On behalf of the American people and the men and women in uniform and those who work for the Defense Department all over the world, Hagel said, and to the many people and personnel from all the services who had something to do with the recovery effort, “I want to thank you for that.”
Hagel said the week has been interesting for many reasons, including Obama’s announcement about America’s post-2014 role in Afghanistan.
“We all recognize the tremendous progress made over the last 13 years,” the secretary added, “and that progress is clearly a direct result of the men and women of the U.S. armed forces and how you have helped the Afghan people build and strengthen their institutions, and put the people on a path to being able to defend themselves, govern themselves, support themselves and secure themselves.”
The U.S. role is not finished, he said, but the nation will phase out of one role at the end of 2014 and phase into another with its ISAF partners over the next two years.
“That will be important because we can continue to help the Afghan people and their military continue to strengthen their efforts to secure their own country,” Hagel said. “You should be very proud of that. We’re proud of you for being able to do that.”
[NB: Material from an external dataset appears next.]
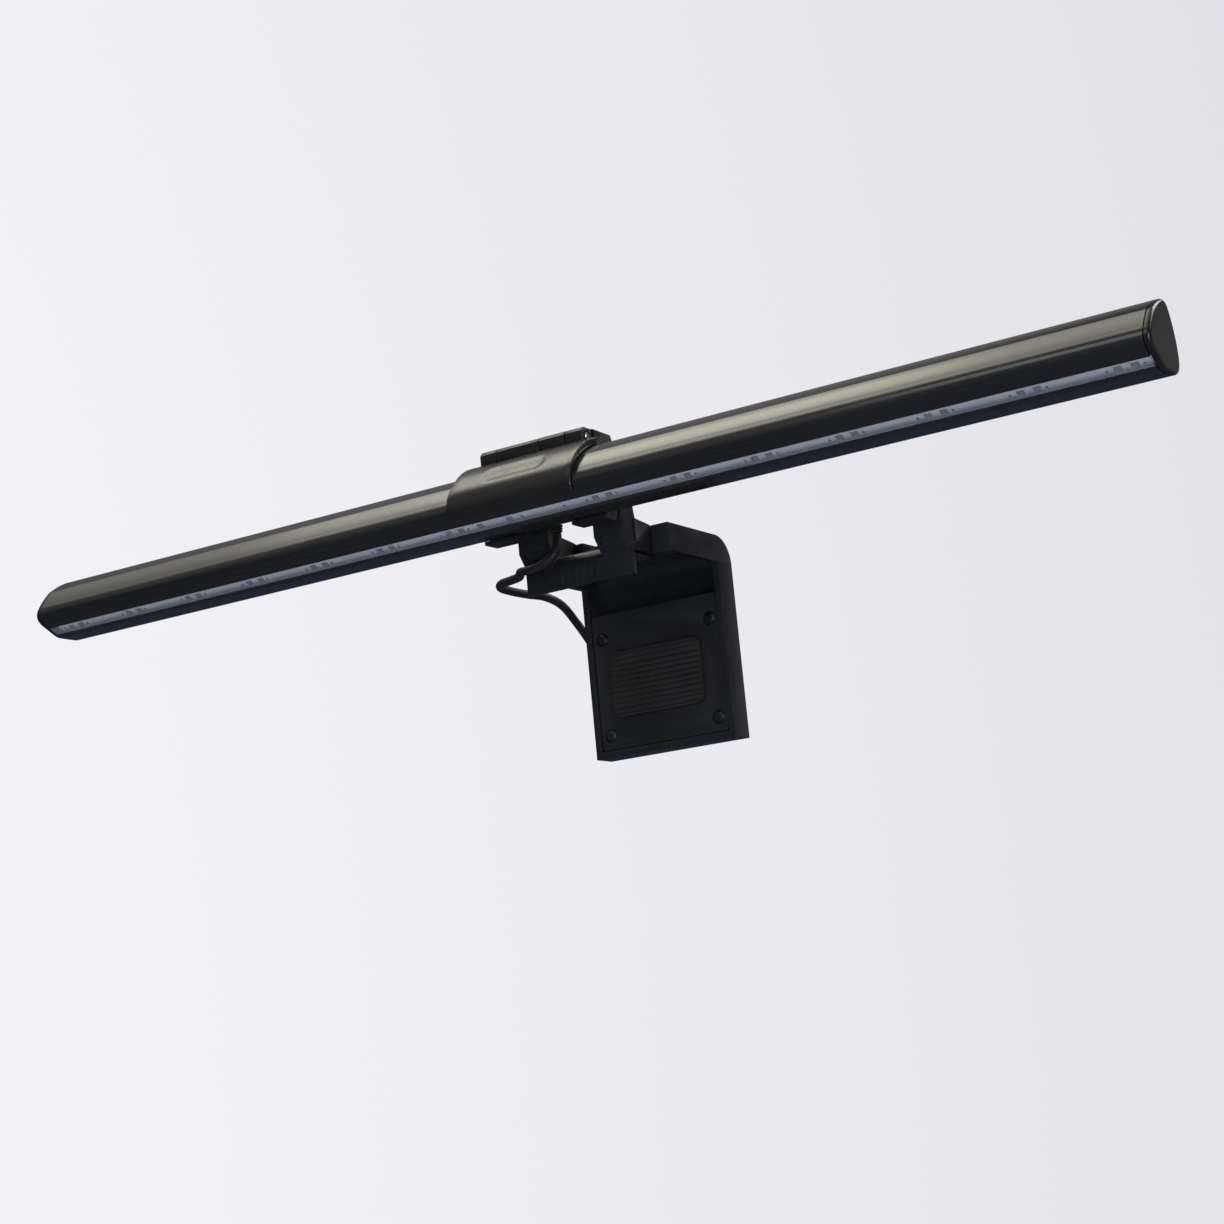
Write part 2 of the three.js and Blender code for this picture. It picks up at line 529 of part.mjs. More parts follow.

The secretary said he knows that “more than occasionally” the troops must ask themselves if anybody is paying attention to their work in Afghanistan.
“We are,” he said. “The American people want our job finished here but they want it finished the right way, and you want to finish it the right way. The president of the United States and I want to finish it the right way, and I think we’re on a path to doing that over the next two years.”
Hagel added, “Of our coalition partners, who have been particularly important to us in this effort, most will continue to have a role with us over the next two years.”
Before taking questions from the troops, the secretary thanked them again for their service, paying special attention to a group of service members sitting in the front row, some of them with patched-up wounds, others on crutches.
“I read each of your stories coming in from Singapore this morning,” he told them. “We admire your character, your courage and not only what you did on the battlefield and contributions you made to our country and Afghanistan but what you’re doing now.
“You are tremendous inspirations to everybody,” Hagel said, “and I want to thank you personally for that. And I want to thank your families in particular … they anchor us and help each of us get through this, especially men and women who serve in combat.”
Hagel’s next stops on his 12-day trip to countries in Asia and Europe include Brussels for a NATO defense ministerial, Romania, and France for stops in Paris and Normandy to commemorate with President Barack Obama the Allied victory in World War II and the sacrifice and courage shown on the beaches of Normandy on June 6, 1944.